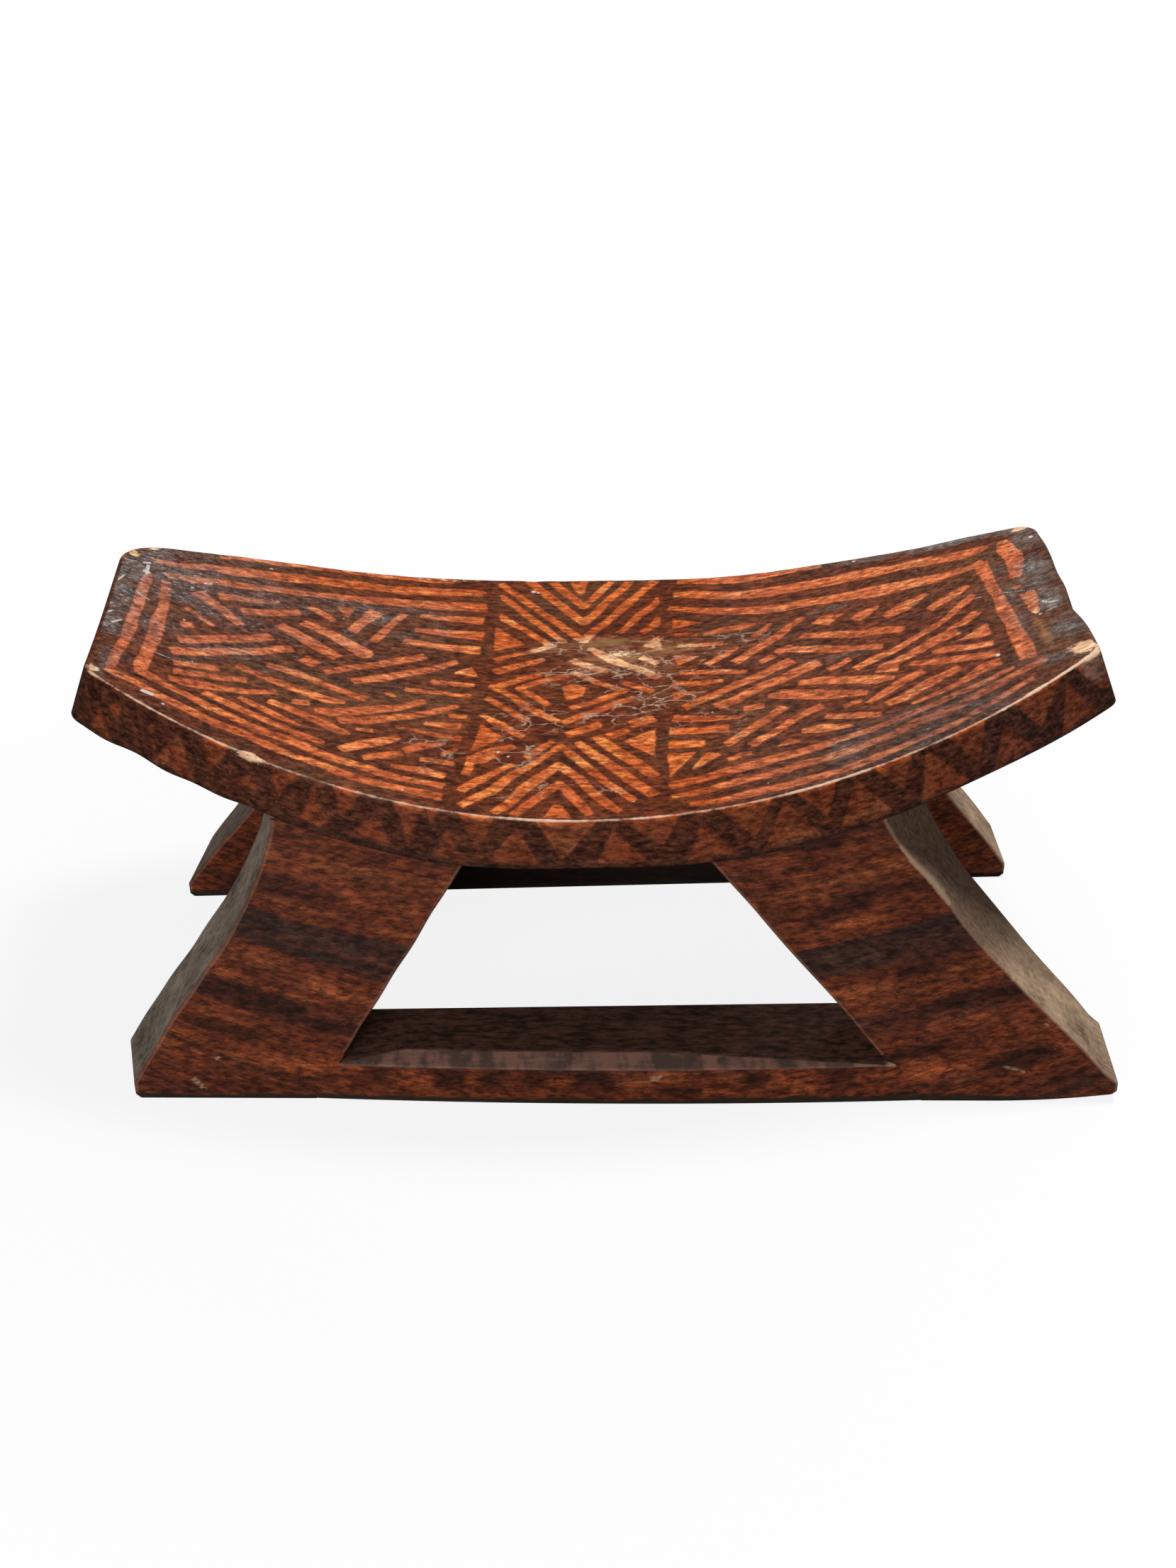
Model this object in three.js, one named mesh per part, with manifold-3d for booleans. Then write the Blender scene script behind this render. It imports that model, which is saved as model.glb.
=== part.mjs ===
// A low carved stool in the Ashanti manner: a dished seat on four splayed legs, with a flat
// runner under each pair of legs. The real one is cut from a single block, so its legs grow
// out of the seat and the runners without a joint. Here each limb is a solid of its own.
// Sizes are in millimetres. X runs along the seat, Y from the front to the back, Z up.
import * as THREE from 'three';
import { mergeVertices } from 'three/addons/utils/BufferGeometryUtils.js';
import Module from 'manifold-3d';

// Seat: a curved slab of even length, lowest in the middle, with long edges that bow outwards
const seatLength = 400;
const seatDish = 41.5;
const seatMiddleHeight = 145;
const seatMiddleDepth = 213;
const frontEdgeBow = 52;
const backEdgeBow = 39;
const seatMiddleThickness = 23.5;
const leftEndThickness = 28;
const rightEndThickness = 31;
const seatTilt = 0.012;
const leftEndSkew = 11;
const rightEndSkew = 2;
const seatEdgeEase = 1.2;
const seatSteps = 40;

// Base: two frames, each of two legs and a runner, with a gap between them from end to end.
// Their feet stand in from the widest place of the seat.
const baseInset = 8;
const runnerHeight = 22;
const runnerFrontHeight = 18;
const bevelDepth = 7;
const bevelEndDepth = 0.5;
const bevelRiseShare = 0.12;
const bevelFallShare = 0.4;
const runnerBow = 3;
const runnerSteps = 12;
const toeHeight = 7;
const legHollow = 6.5;
const legEdgeEase = 1.5;
const legSteps = 10;
const jointGap = 0.3;
const cutOverrun = 20;

// The frames are hand cut and stand a little askew: each face's spread is the slope by which
// it moves away from the middle plane towards the right end.
const frontFrame = { row: -1, thickness: 35, outerSpread: 0.015, innerSpread: -0.01 };
const backFrame = { row: 1, thickness: 41, outerSpread: 0.015, innerSpread: 0.03 };

// No two legs are alike. Reaches are from the middle of the seat to the outer edge, and a
// twist is how much further out that edge lies on the inner side of the frame.
const frontLeftLeg = {
  frame: frontFrame,
  side: -1,
  footReach: 192,
  topReach: 122,
  footWidth: 76.5,
  topWidth: 85,
  footTwist: 8.5,
  topTwist: 5,
};
const frontRightLeg = {
  frame: frontFrame,
  side: 1,
  footReach: 221,
  topReach: 115,
  footWidth: 81.5,
  topWidth: 82,
  footTwist: 2,
  topTwist: 18,
};
const backLeftLeg = {
  frame: backFrame,
  side: -1,
  footReach: 194.5,
  topReach: 106,
  footWidth: 77.5,
  topWidth: 70,
  footTwist: 4,
  topTwist: -1,
};
const backRightLeg = {
  frame: backFrame,
  side: 1,
  footReach: 208.5,
  topReach: 118,
  footWidth: 74,
  topWidth: 76,
  footTwist: 0,
  topTwist: 2,
};

const seatWood = { color: 0x8f3f1a, roughness: 0.5, metalness: 0 };
const legWood = { color: 0x6f3a20, roughness: 0.55, metalness: 0 };
const runnerWood = { color: 0x55291a, roughness: 0.6, metalness: 0 };

const wasm = await Module();
wasm.setup();

// Radius of the arc that rises by height over half of its chord
function arcRadius(halfChord, height) {
  return (halfChord * halfChord + height * height) / (2 * height);
}

const seatReach = seatLength / 2;
const dishRadius = arcRadius(seatReach, seatDish);
const dishAngle = Math.asin(seatReach / dishRadius);
const dishCentreHeight = seatMiddleHeight + dishRadius;
const seatEndDepth = seatMiddleDepth - frontEdgeBow - backEdgeBow;

// How far the seat's front or back edge (row -1 or 1) lies from its middle plane at a distance
// along it: an arc, widest in the middle
function seatHalfDepth(row, along) {
  const radius = arcRadius(seatReach, row < 0 ? frontEdgeBow : backEdgeBow);
  const drop = radius - Math.sqrt(radius * radius - along * along);
  return seatMiddleDepth / 2 - drop;
}

// Thickness of the slab, square to its curve, at a share of the way from the middle to an end
function seatThickness(share) {
  const endThickness = share < 0 ? leftEndThickness : rightEndThickness;
  return seatMiddleThickness + (endThickness - seatMiddleThickness) * share * share;
}

// Point of the untilted seat at a share along the dish, a depth below its top and a place in Y
function seatPoint(share, below, y) {
  const angle = share * dishAngle;
  const radius = dishRadius + below;
  const skew = share < 0 ? leftEndSkew : rightEndSkew;
  const slant = (skew * share * y) / seatEndDepth;
  const x = radius * Math.sin(angle) + slant;
  return new THREE.Vector3(x, y, dishCentreHeight - radius * Math.cos(angle));
}

// Closed solid through a row of sections that have as many points each, with flat ends
function loft(sections) {
  const points = sections.flat();
  const size = sections[0].length;
  const faces = [];
  for (let row = 0; row + 1 < sections.length; row += 1) {
    for (let place = 0; place < size; place += 1) {
      const next = (place + 1) % size;
      const a = row * size + place;
      const b = row * size + next;
      faces.push(a, b, b + size, a, b + size, a + size);
    }
  }
  const last = points.length - size;
  for (let place = 1; place + 1 < size; place += 1) {
    faces.push(0, place + 1, place);
    faces.push(last, last + place, last + place + 1);
  }
  const geometry = new THREE.BufferGeometry().setFromPoints(points);
  geometry.setIndex(faces);
  return facingOut(geometry);
}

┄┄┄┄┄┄

* _Given request_
Each line of the listing should be echoed back exactly.

* _The solution_
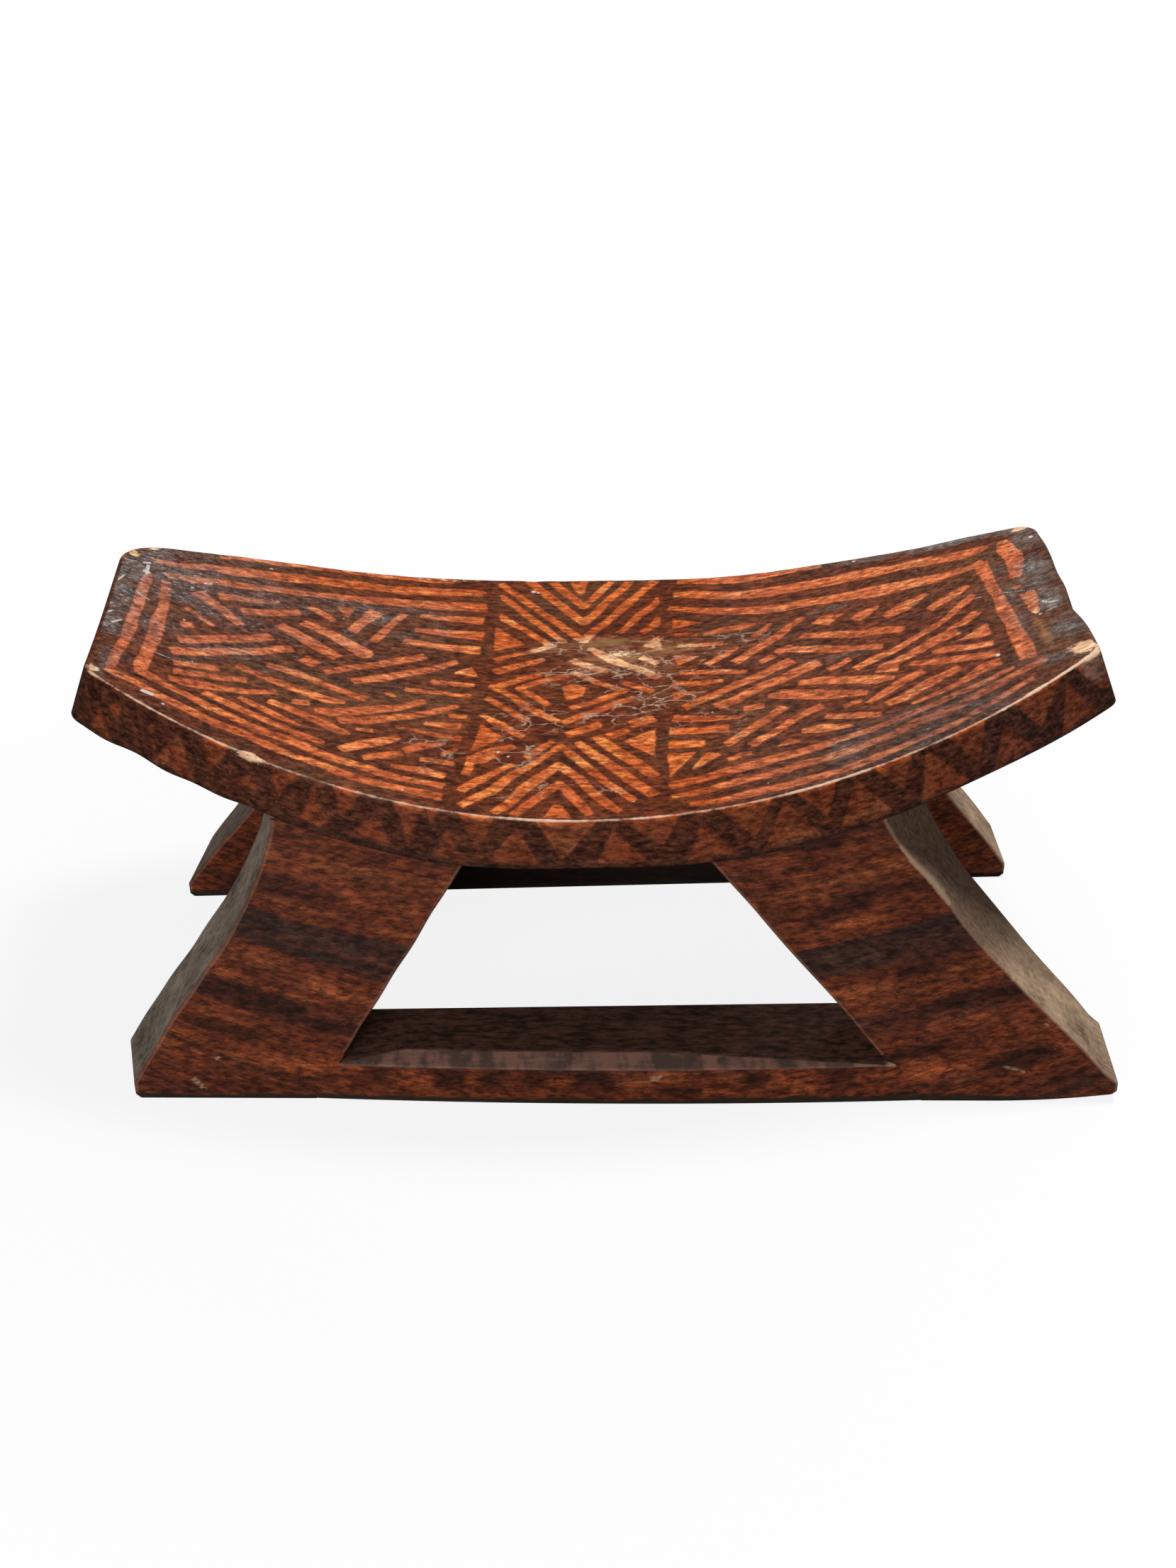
Model this object in three.js, one named mesh per part, with manifold-3d for booleans. Then write the Blender scene script behind this render. It imports that model, which is saved as model.glb.
=== part.mjs ===
// A low carved stool in the Ashanti manner: a dished seat on four splayed legs, with a flat
// runner under each pair of legs. The real one is cut from a single block, so its legs grow
// out of the seat and the runners without a joint. Here each limb is a solid of its own.
// Sizes are in millimetres. X runs along the seat, Y from the front to the back, Z up.
import * as THREE from 'three';
import { mergeVertices } from 'three/addons/utils/BufferGeometryUtils.js';
import Module from 'manifold-3d';

// Seat: a curved slab of even length, lowest in the middle, with long edges that bow outwards
const seatLength = 400;
const seatDish = 41.5;
const seatMiddleHeight = 145;
const seatMiddleDepth = 213;
const frontEdgeBow = 52;
const backEdgeBow = 39;
const seatMiddleThickness = 23.5;
const leftEndThickness = 28;
const rightEndThickness = 31;
const seatTilt = 0.012;
const leftEndSkew = 11;
const rightEndSkew = 2;
const seatEdgeEase = 1.2;
const seatSteps = 40;

// Base: two frames, each of two legs and a runner, with a gap between them from end to end.
// Their feet stand in from the widest place of the seat.
const baseInset = 8;
const runnerHeight = 22;
const runnerFrontHeight = 18;
const bevelDepth = 7;
const bevelEndDepth = 0.5;
const bevelRiseShare = 0.12;
const bevelFallShare = 0.4;
const runnerBow = 3;
const runnerSteps = 12;
const toeHeight = 7;
const legHollow = 6.5;
const legEdgeEase = 1.5;
const legSteps = 10;
const jointGap = 0.3;
const cutOverrun = 20;

// The frames are hand cut and stand a little askew: each face's spread is the slope by which
// it moves away from the middle plane towards the right end.
const frontFrame = { row: -1, thickness: 35, outerSpread: 0.015, innerSpread: -0.01 };
const backFrame = { row: 1, thickness: 41, outerSpread: 0.015, innerSpread: 0.03 };

// No two legs are alike. Reaches are from the middle of the seat to the outer edge, and a
// twist is how much further out that edge lies on the inner side of the frame.
const frontLeftLeg = {
  frame: frontFrame,
  side: -1,
  footReach: 192,
  topReach: 122,
  footWidth: 76.5,
  topWidth: 85,
  footTwist: 8.5,
  topTwist: 5,
};
const frontRightLeg = {
  frame: frontFrame,
  side: 1,
  footReach: 221,
  topReach: 115,
  footWidth: 81.5,
  topWidth: 82,
  footTwist: 2,
  topTwist: 18,
};
const backLeftLeg = {
  frame: backFrame,
  side: -1,
  footReach: 194.5,
  topReach: 106,
  footWidth: 77.5,
  topWidth: 70,
  footTwist: 4,
  topTwist: -1,
};
const backRightLeg = {
  frame: backFrame,
  side: 1,
  footReach: 208.5,
  topReach: 118,
  footWidth: 74,
  topWidth: 76,
  footTwist: 0,
  topTwist: 2,
};

const seatWood = { color: 0x8f3f1a, roughness: 0.5, metalness: 0 };
const legWood = { color: 0x6f3a20, roughness: 0.55, metalness: 0 };
const runnerWood = { color: 0x55291a, roughness: 0.6, metalness: 0 };

const wasm = await Module();
wasm.setup();

// Radius of the arc that rises by height over half of its chord
function arcRadius(halfChord, height) {
  return (halfChord * halfChord + height * height) / (2 * height);
}

const seatReach = seatLength / 2;
const dishRadius = arcRadius(seatReach, seatDish);
const dishAngle = Math.asin(seatReach / dishRadius);
const dishCentreHeight = seatMiddleHeight + dishRadius;
const seatEndDepth = seatMiddleDepth - frontEdgeBow - backEdgeBow;

// How far the seat's front or back edge (row -1 or 1) lies from its middle plane at a distance
// along it: an arc, widest in the middle
function seatHalfDepth(row, along) {
  const radius = arcRadius(seatReach, row < 0 ? frontEdgeBow : backEdgeBow);
  const drop = radius - Math.sqrt(radius * radius - along * along);
  return seatMiddleDepth / 2 - drop;
}

// Thickness of the slab, square to its curve, at a share of the way from the middle to an end
function seatThickness(share) {
  const endThickness = share < 0 ? leftEndThickness : rightEndThickness;
  return seatMiddleThickness + (endThickness - seatMiddleThickness) * share * share;
}

// Point of the untilted seat at a share along the dish, a depth below its top and a place in Y
function seatPoint(share, below, y) {
  const angle = share * dishAngle;
  const radius = dishRadius + below;
  const skew = share < 0 ? leftEndSkew : rightEndSkew;
  const slant = (skew * share * y) / seatEndDepth;
  const x = radius * Math.sin(angle) + slant;
  return new THREE.Vector3(x, y, dishCentreHeight - radius * Math.cos(angle));
}

// Closed solid through a row of sections that have as many points each, with flat ends
function loft(sections) {
  const points = sections.flat();
  const size = sections[0].length;
  const faces = [];
  for (let row = 0; row + 1 < sections.length; row += 1) {
    for (let place = 0; place < size; place += 1) {
      const next = (place + 1) % size;
      const a = row * size + place;
      const b = row * size + next;
      faces.push(a, b, b + size, a, b + size, a + size);
    }
  }
  const last = points.length - size;
  for (let place = 1; place + 1 < size; place += 1) {
    faces.push(0, place + 1, place);
    faces.push(last, last + place, last + place + 1);
  }
  const geometry = new THREE.BufferGeometry().setFromPoints(points);
  geometry.setIndex(faces);
  return facingOut(geometry);
}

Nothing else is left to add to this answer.